The inability to use our land as we believe it should be used is entirely the fault of the United States. The Tribe requested two different times (1986 and April, 1988 both prior to the enactment of IGRA in October 1988) that the United States proclaim the 1983 Parcel a reservation. In 1988, the United States got so far as to inform the local governments that a reservation proclamation was impending. As we understand it, only the ministerial act of publishing the notice in the Federal Register was not done.
In a supportive document from Terry Virden, BIA Regional Director in Minneapolis, the BIA acknowledges that the Tribe complied with all applicable procedures prior to the enactment of IGRA in October of 1988 and that an administration oversight is likely to blame. Why this land was not proclaimed a reservation, we do not know, but we do not believe that the Tribe or the people of the Upper Peninsula should have to pay for this failure.

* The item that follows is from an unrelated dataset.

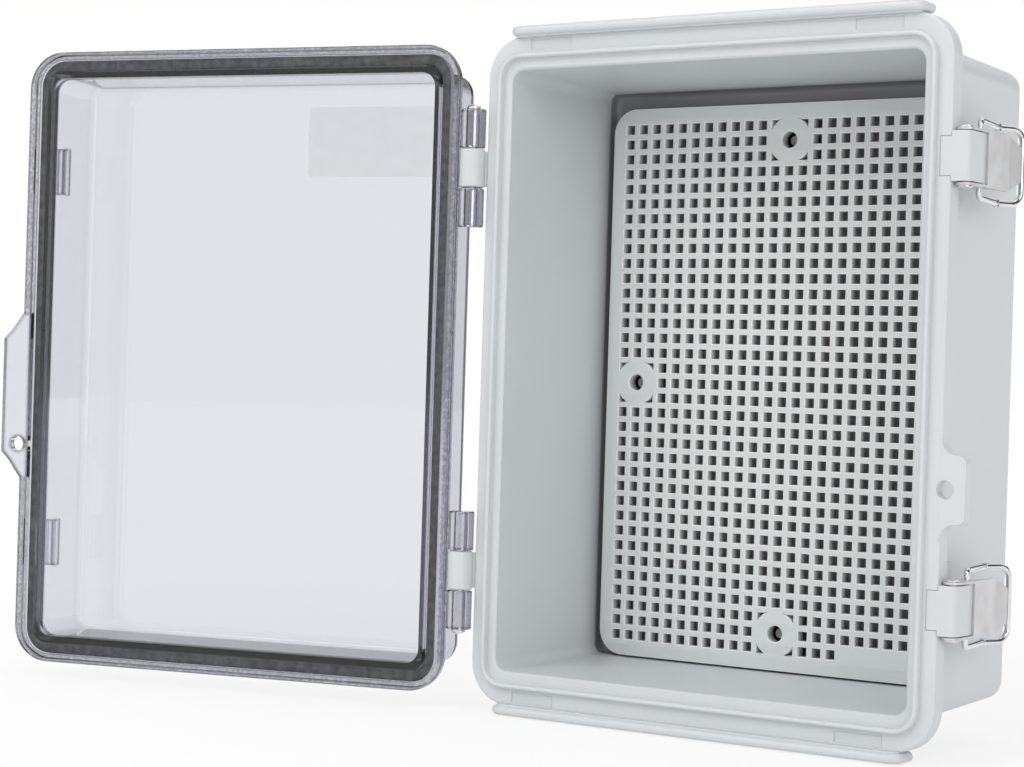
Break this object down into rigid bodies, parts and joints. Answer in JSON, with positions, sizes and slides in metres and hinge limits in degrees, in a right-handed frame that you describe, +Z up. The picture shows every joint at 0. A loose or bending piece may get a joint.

H.R. 2120 would do what the United States said it was going to do in 1988 and what it should have done in 1983 or even 1986. My Tribe has made a significant investment of $41 million to build this new casino to provide a safe and healthy place for our 406 employees and customers and to continue to be the economic engine of this area of the State. We did this on land that is held in trust and is contiguous to land that has been in trust since 1983. The new replacement casino does not increase gaming. Nor does it add to the number of casinos now operating in Michigan. However, according to the Department of the Interior, the only way that the Tribe can operate a casino on this landwithout negotiating with the state is this legislation. We have the support of the city, township and county governments, and the neighboring tribe of just thirty miles the Little Traverse Bay Band of Odawa Indians - for this legislation.
Again, I would like to thank the Committee for its time and attention to this matter.